Headlines from Def Con, a hacking conference held this month in Las Vegas, might have left some thinking that infiltrating state election websites and affecting the 2018 midterm results would be child's play. Articles reported that teenage hackers at the event were able to "crash the upcoming midterm elections" and that it had taken "an 11-year-old hacker just 10 minutes to change election results." A first-person account by a 17-year-old in Politico Magazine described how he shut down a website that would tally votes in November, "bringing the election to a screeching halt." But now, elections experts are raising concerns that misunderstandings about the event -- many of them stoked by its organizers -- have left people with a distorted sense of its implications. From a report: In a website published before r00tz Asylum, the youth section of Def Con, organizers indicated that students would attempt to hack exact duplicates of state election websites, referring to them as "replicas" or "exact clones." (The language was scaled back after the conference to simply say "clones.") Instead, students were working with look-alikes created for the event that had vulnerabilities they were coached to find. Organizers provided them with cheat sheets, and adults walked the students through the challenges they would encounter. Josh Franklin, an elections expert formerly at the National Institute of Standards and Technology and a speaker at Def Con, called the websites "fake." "When I learned that they were not using exact copies and pains hadn't been taken to more properly replicate the underlying infrastructure, I was definitely saddened," Franklin said. Franklin and David Becker, the executive director of the Center for Election Innovation & Research, also pointed out that while state election websites report voting results, they do not actually tabulate votes. This information is kept separately and would not be affected if hackers got into sites that display vote totals.

23 of 73 comments (clear)

  1. This is slashdot FFS by Anonymous Coward · · Score: 1

    Linux geeks and programmers on Slashdot, we known damn well they hacked the website, not the voting machine and we also know damn well that any voting machine without a paper audit trail, reports whatever the votes the Russian hacker says it should report.
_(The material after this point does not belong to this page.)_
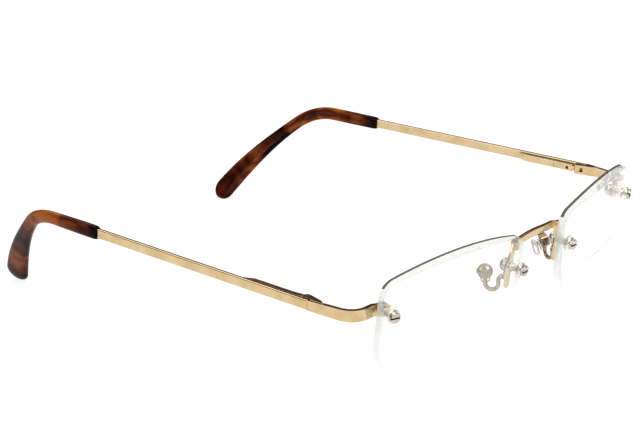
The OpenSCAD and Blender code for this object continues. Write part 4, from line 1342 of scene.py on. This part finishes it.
def washer_object():
    """The dished metal washer. Depth 0 is the face on the clear washer."""
    bore = BORE_DIAMETER / 2
    rim = CUP_DIAMETER / 2
    dish = arc_profile((HEAD_DIAMETER / 2 + CUP_DISH[0], CUP_DISH[1]), RIM_ROUND, -90, -10, 5)
    return turned_object("washer to copy", [
        (bore, -CUP_THICKNESS), *dish, (rim, CUP_RIM), (rim, -EDGE_CUT), (rim - EDGE_CUT, 0),
        (bore, 0),
    ])


def nut_object():
    """The domed nut with a grooved collar. Depth 0 is its seat."""
    radius = NUT_DIAMETER / 2
    dome = NUT_HEIGHT * NUT_DOME_SHARE
    dome_radius = (radius * radius + dome * dome) / (2 * dome)
    middle = NUT_HEIGHT - dome_radius
    start = degrees(asin((NUT_HEIGHT - dome - middle) / dome_radius))
    crown = arc_profile((0, middle), dome_radius, start, 90, 9)[:-1]
    bore = BORE_DIAMETER / 2
    end = shank_length(NASAL_SITE) - nut_seat_depth(NASAL_SITE) + SEAT_GAP
    collar = [(radius - cut, depth) for depth, cut in NUT_COLLAR]
    return turned_object("nut to copy", [
        (0, end), (bore, end), (bore, 0), *collar, *crown, (0, NUT_HEIGHT),
    ])


# %% Node tree that sets a copy on each site
TREE_INPUTS = {
    "Sites": "NodeSocketGeometry",
    "Shape": "NodeSocketObject",
    "Size": "NodeSocketFloat",
    "Finish": "NodeSocketMaterial",
}


def copies_tree():
    """A tree that copies an object onto points by their turn attribute, and its keys."""
    tree = bpy.data.node_groups.new("copies on sites", "GeometryNodeTree")
    keys = {}
    for name, kind in TREE_INPUTS.items():
        keys[name] = tree.interface.new_socket(name, in_out="INPUT", socket_type=kind).identifier
    tree.interface.new_socket("Copies", in_out="OUTPUT", socket_type="NodeSocketGeometry")
    given = add_node(tree, "NodeGroupInput").outputs
    shape = add_node(tree, "GeometryNodeObjectInfo", {"Object": given["Shape"]})
    turn = feed(tree, "GeometryNodeInputNamedAttribute", {"Name": "turn"}, data_type="FLOAT_VECTOR")
    copies = feed(tree, "GeometryNodeInstanceOnPoints", {
        "Points": feed(tree, "GeometryNodeMeshToPoints", {"Mesh": given["Sites"]}),
        "Instance": shape.outputs["Geometry"],
        "Rotation": feed(tree, "FunctionNodeEulerToRotation", {"Euler": turn}),
        "Scale": given["Size"],
    })
    real = feed(tree, "GeometryNodeRealizeInstances", {"Geometry": copies})
    finish = {"Geometry": real, "Material": given["Finish"]}
    add_node(tree, "NodeGroupOutput", {"Copies": feed(tree, "GeometryNodeSetMaterial", finish)})
    return tree, keys


copy_tree, copy_keys = copies_tree()
print("tree inputs:", ", ".join(copy_keys))


# %% Screws, washers and nuts on their sites
def copied_piece(name, shape, depth_at, material, node_name):
    """Runs the tree on the four sites, at a depth along each hole, and keeps plain mesh."""
    matrices = []
    for flip in (Matrix(), MIRROR):
        for site in SITES:
            matrix = site_matrix(site) @ Matrix.Translation((0, depth_at(site), 0))
            matrices.append(flip @ matrix @ flip)
    mesh = bpy.data.meshes.new(name)
    mesh.from_pydata([matrix.translation * MM for matrix in matrices], [], [])
    turns = mesh.attributes.new("turn", "FLOAT_VECTOR", "POINT")
    for item, matrix in zip(turns.data, matrices):
        item.vector = matrix.to_euler()
    carrier = bpy.data.objects.new(name + "_sites", mesh)
    link_object(carrier)
    copies = carrier.modifiers.new("copies", "NODES")
    copies.node_group = copy_tree
    for key, value in (("Shape", shape), ("Size", 1.0), ("Finish", material)):
        copies[copy_keys[key]] = value
    tool = bmesh.new()
    tool.from_mesh(evaluated_mesh(carrier))
    carrier.modifiers.clear()
    bpy.data.objects.remove(carrier)
    bmesh.ops.scale(tool, vec=(1 / MM, 1 / MM, 1 / MM), verts=tool.verts)
    new_piece(name, tool, [material], "front", [node_name], 32)


copied_piece("lens_screws_turned", screw_object(), head_seat, steel_with_painted_slot, "lens_screws")
copied_piece(
    "cup_washers_turned", washer_object(),
    lambda site: head_seat(site) + CUP_THICKNESS + SEAT_GAP, washer_cream, "screw_washers",
)
copied_piece(
    "lens_nuts_turned", nut_object(), lambda site: head_seat(site) + nut_seat_depth(site),
    steel_with_painted_slot, "lens_nuts",
)

# %% [markdown]
# ## Bridge
# The bridge is one bent strap. A flat post stands behind each lens, held by the screw, and its
# top folds back into a slim bar that runs across the nose with rounded edges. Sweeping one small
# rounded section along the bent path keeps the bar even through its corners, where a bevelled box
# would need its corners rebuilt by hand. The posts are flat plates with a drilled hole.

# %% Swept bar
BAR_THICKNESS = 1.2
BAR_HEIGHT = 1.9
BAR_ROUND = 0.3
BAR_TOP = 25.07
BAR_ARCH = 0.4
BAR_DEPTH = 6.4 - CAD_BACK
BAR_END = Vector((10.4, 4.55 - CAD_BACK))
BEND_RADIUS = 0.9
BEND_STEPS = 8
BAR_STEPS = 14


def rounded_section(width, height, radius, steps=5):
    """Corner points of a rounded oblong, anticlockwise."""
    points = []
    for k, (sx, sy) in enumerate([(1, 1), (-1, 1), (-1, -1), (1, -1)]):
        centre = (sx * (width / 2 - radius), sy * (height / 2 - radius))
        points += arc_profile(centre, radius, 90 * k, 90 * (k + 1), steps)
    return points


def sweep(tool, path, section, up=UP, closed=False):
    """Sweeps a section along a path of points, with its second axis kept upright."""
    last = len(path) - 1
    rings = []
    for i, point in enumerate(path):
        before = path[i - 1] if closed or i > 0 else point
        after = path[(i + 1) % len(path)] if closed or i < last else point
        side = (after - before).normalized().cross(up).normalized()
        rings.append([tool.verts.new(point + side * a + up * b) for a, b in section])
    for first, second in zip(rings, rings[1:] + rings[:1] * closed):
        join_rings(tool, first, second)
    if not closed:
        tool.faces.new(rings[0])
        tool.faces.new(list(reversed(rings[-1])))


def bar_path():
    """Centre line of the bar from the left post over the nose to the right post."""
    turn = Vector((BAR_END.x - BEND_RADIUS, BAR_DEPTH - BEND_RADIUS))
    plan = [BAR_END]
    for k in range(BEND_STEPS + 1):
        angle = radians(90 * k / BEND_STEPS)
        plan.append(turn + BEND_RADIUS * Vector((cos(angle), sin(angle))))
    for k in range(1, BAR_STEPS + 1):
        plan.append(Vector((turn.x * (1 - k / BAR_STEPS), BAR_DEPTH)))
    half = []
    for p in plan:
        lift = BAR_ARCH * (cos(pi * min(abs(p.x) / turn.x, 1)) + 1) / 2
        half.append(Vector((p.x, p.y, BAR_TOP - BAR_HEIGHT / 2 + lift)))
    return half + [Vector((-p.x, p.y, p.z)) for p in reversed(half[:-1])]


# %% Posts
POST_WIDTH = 2.3
POST_DROP = 6.1
POST_LEAN = 2.0
POST_BEVEL = (0.12, 3)
POST_STEPS = 12
DRILL_LENGTH = 9


def post_mesh():
    """The left post in its hole's frame, with its hole drilled and its edges broken."""
    matrix = site_matrix(NASAL_SITE)
    front = half_lens(NASAL_SITE) + REAR_WASHER + SEAT_GAP
    low = (matrix @ Vector((-POST_LEAN, front, 0))).z
    rise = (BAR_TOP - low) / (matrix.to_3x3() @ UP).z
    half = POST_WIDTH / 2
    outline = arc_profile((0, half - POST_DROP), half, 180, 360, POST_STEPS)
    outline += [(half, 0), (half - POST_LEAN, rise), (-half - POST_LEAN, rise), (-half, 0)]
    plate = prism_object("post", [(x, front, z) for x, z in outline], (0, LUG_THICKNESS, 0))
    return carved_mesh(plate, bore_object(Matrix(), BORE_DIAMETER, 0, DRILL_LENGTH), POST_BEVEL)


# %% Bridge piece
def bridge_shape():
    """Bar and both posts in one mesh."""
    tool = bmesh.new()
    sweep(tool, bar_path(), rounded_section(BAR_THICKNESS, BAR_HEIGHT, BAR_ROUND))
    post = post_mesh()
    for matrix in (site_matrix(NASAL_SITE), MIRROR @ site_matrix(NASAL_SITE)):
        copy = post.copy()
        copy.transform(matrix)
        tool.from_mesh(copy)
        bpy.data.meshes.remove(copy)
    return tool


new_piece("bridge_bent", bridge_shape(), [gold], "front", ["bridge"], 38)

# %% [markdown]
# ## Spring housings
# The spring hinge hides in a slim box that is brazed to the inner side of the temple bar. Its rear
# end is cut at a slant, a collar at the front wraps the slider's neck, and a window in the
# collar shows it. The polished box mirrors the dark room in its flat top and the soft box in its
# thin rounded edges. Exact cuts after a bevel give such edges, where the round-backed CAD
# solid would smear the reflections over its whole side.

# %% Housing sizes
BAR_HALF = 0.55
CASE_START = 3.3
CASE_LENGTH = 17.7
CASE_SLANT = 2.4
CASE_LOW = -0.95
CASE_HIGH = 1.08
CASE_FALL = 0.07
CASE_REACH = 2.45
COLLAR_REACH = 2.75
COLLAR_LENGTH = 3.7
BORE_IN = 1.3
CASE_BORE = 1.3
CASE_WALL = 0.25
WINDOW_LENGTH = 2.0
WINDOW_HEIGHT = 0.91
WINDOW_OUT = -4
WINDOW_DEPTH = 0.3
AHEAD = 1
STOP_PLACE = 9.0
STOP_BORE = 0.66
STOP_LENGTH = 3
CASE_BEVEL = (0.2, 4)
LIP = 0.4


def housing_mesh():
    """The left housing in the side frame, in millimetres."""
    end = CASE_START + CASE_LENGTH
    plan = [
        (-BAR_HALF, CASE_START), (-BAR_HALF, end), (-BAR_HALF - LIP, end),
        (-CASE_REACH, end - CASE_SLANT), (-CASE_REACH, CASE_START + COLLAR_LENGTH),
        (-COLLAR_REACH, CASE_START + 2 * LIP), (-COLLAR_REACH, CASE_START + LIP),
        (-COLLAR_REACH + LIP, CASE_START),
    ]
    height = CASE_HIGH - CASE_LOW
    body = prism_object("housing", [(x, y, CASE_LOW) for x, y in plan], (0, 0, height))
    for vert in body.data.vertices:
        if vert.co.z > 0:
            vert.co.z += CASE_FALL * (vert.co.x + BAR_HALF)
    ahead = CASE_START - AHEAD
    window_end = CASE_START + WINDOW_LENGTH
    window_in = -BORE_IN - WINDOW_DEPTH
    sill = -WINDOW_HEIGHT / 2
    window = prism_object("window", [
        (WINDOW_OUT, ahead, sill), (window_in, ahead, sill), (window_in, window_end, sill),
        (WINDOW_OUT, window_end, sill),
    ], (0, 0, WINDOW_HEIGHT))
    middle = Matrix.Translation((-BORE_IN, 0, 0))
    slide = bore_object(middle, CASE_BORE, ahead, end - CASE_SLANT - CASE_WALL)
    across = Matrix.Translation((-BORE_IN, STOP_PLACE, 0)) @ Matrix.Rotation(pi / 2, 4, "Z")
    stop = bore_object(across, STOP_BORE, 0, STOP_LENGTH)
    return carved_mesh(body, CASE_BEVEL, slide, window, stop)


# %% Placing the housings
housing_shape = bmesh.new()
housing_shape.from_mesh(housing_mesh())
paired_pieces(
    "housing_edged", housing_shape, side_frame, [gold], "temple_body_SIDE",
    ["spring_housing_SIDE"], 38,
)

# %% [markdown]
# ## Pad tangs
# A small metal skeleton is moulded into each silicone pad: a wire frame for grip, a neck and an
# eye for the pad screw. It shows as thin dark lines in the clear pad. The wire frame is swept
# round a rounded oblong, because a pierced plate would show as one grey slab.

# %% Tang sizes
TANG_WIDTH = 2.6
TANG_LENGTH = 4.4
TANG_LOW = 0.9
TANG_WIRE = 0.45
TANG_ROUND = 0.8
TANG_DEPTH = 0.25 + PAD_START + 0.7
WIRE_FLAT = 0.01
NECK_OVERLAP = 0.15
NECK_SECTION = (0.8, 1.2, 0.25, 3)
EYE_DIAMETER = 1.7
EYE_BORE = 0.86
EYE_THICKNESS = 0.8


def tang_shape():
    """The left tang in the pad frame: wire frame, cross wire, neck and eye."""
    tool = bmesh.new()
    wire = rounded_section(TANG_WIRE, TANG_WIRE, TANG_WIRE / 2 - WIRE_FLAT, 3)
    reach = TANG_WIDTH - TANG_WIRE
    loop = rounded_section(reach, TANG_LENGTH - TANG_WIRE, TANG_ROUND, 6)
    ring = [Vector((TANG_DEPTH, y, z - TANG_LOW)) for y, z in loop]
    sweep(tool, ring, wire, Vector((1, 0, 0)), closed=True)
    sweep(tool, [Vector((TANG_DEPTH, y, 0)) for y in (-reach / 2, 0, reach / 2)], wire)
    neck = [Vector((x, 0, 0)) for x in (EYE_DIAMETER / 2 - NECK_OVERLAP, TANG_DEPTH)]
    sweep(tool, neck, rounded_section(*NECK_SECTION))
    half = EYE_THICKNESS / 2
    eye = turned_in_mm("eye", [
        (EYE_BORE / 2, -half), (EYE_DIAMETER / 2, -half), (EYE_DIAMETER / 2, half),
        (EYE_BORE / 2, half),
    ])
    tool.from_mesh(eye.data)
    bpy.data.objects.remove(eye)
    return tool


# %% Placing the tangs
paired_pieces(
    "tang_wire", tang_shape(), pad_frame, [steel], "nose_pad_body_SIDE",
    ["pad_tang_SIDE"], 38,
)

# %% [markdown]
# ## Domes of the pad boxes
# The round box that holds each pad ends in a shallow stamped dome. A cap of a ball mirrors the
# dark walls in its middle and the bright floor and soft box round its rim.

# %% Placing the domes
DOME_RADIUS = 1.9
DOME_TILT = radians(40)
DOME_START = -1.28
DOME_STEPS = 12
BALL = DOME_RADIUS / sin(DOME_TILT)
tilts = [DOME_TILT * (1 - step / DOME_STEPS) for step in range(1, DOME_STEPS)]
dome_profile = [(0, 0), (DOME_RADIUS, 0)]
dome_profile += [(BALL * sin(t), BALL * (cos(t) - cos(DOME_TILT))) for t in tilts]
dome_profile.append((0, BALL * (1 - cos(DOME_TILT))))
dome_shape = bmesh.new()
dome_shape.from_mesh(turned_object("dome", dome_profile).data)
onto = pad_frame @ Matrix.Translation((DOME_START, 0, 0)) @ Matrix.Rotation(pi / 2, 4, "Z")
onto = onto @ Matrix.Scale(1 / MM, 4)
# The domes take the darkened gold of the pad arms, a painted shade.
paired_pieces("pad_box_dome", dome_shape, onto, [shade_darkened_gold], "front", [])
    Stop the PR effort against auditability, and help get the last of the states still using non-auditable voting machines to get their shit together.

    There should *not* be a single voting machine now that cannot be audited, yet Florida and Pennsylvania, both swing states, both running large number of DRE machines without paper audit trails. How the f**k is that even legal, they could never comply with a recount, because they could only recount what the voting machine says it recorded as the vote, not the actual voters vote.

    It's not a good thing, to pretend there is no problem here and sweep it under the rug, block the use of the paperless voting machines and use the emergency paper voting backup. Because the vote is worth far more than the Grocery you bought at Walmart and received a *paper* receipt for.

    1. Re:This is slashdot FFS by kenh · · Score: 1

      Stop the PR effort against auditability, and help get the last of the states still using non-auditable voting machines to get their shit together.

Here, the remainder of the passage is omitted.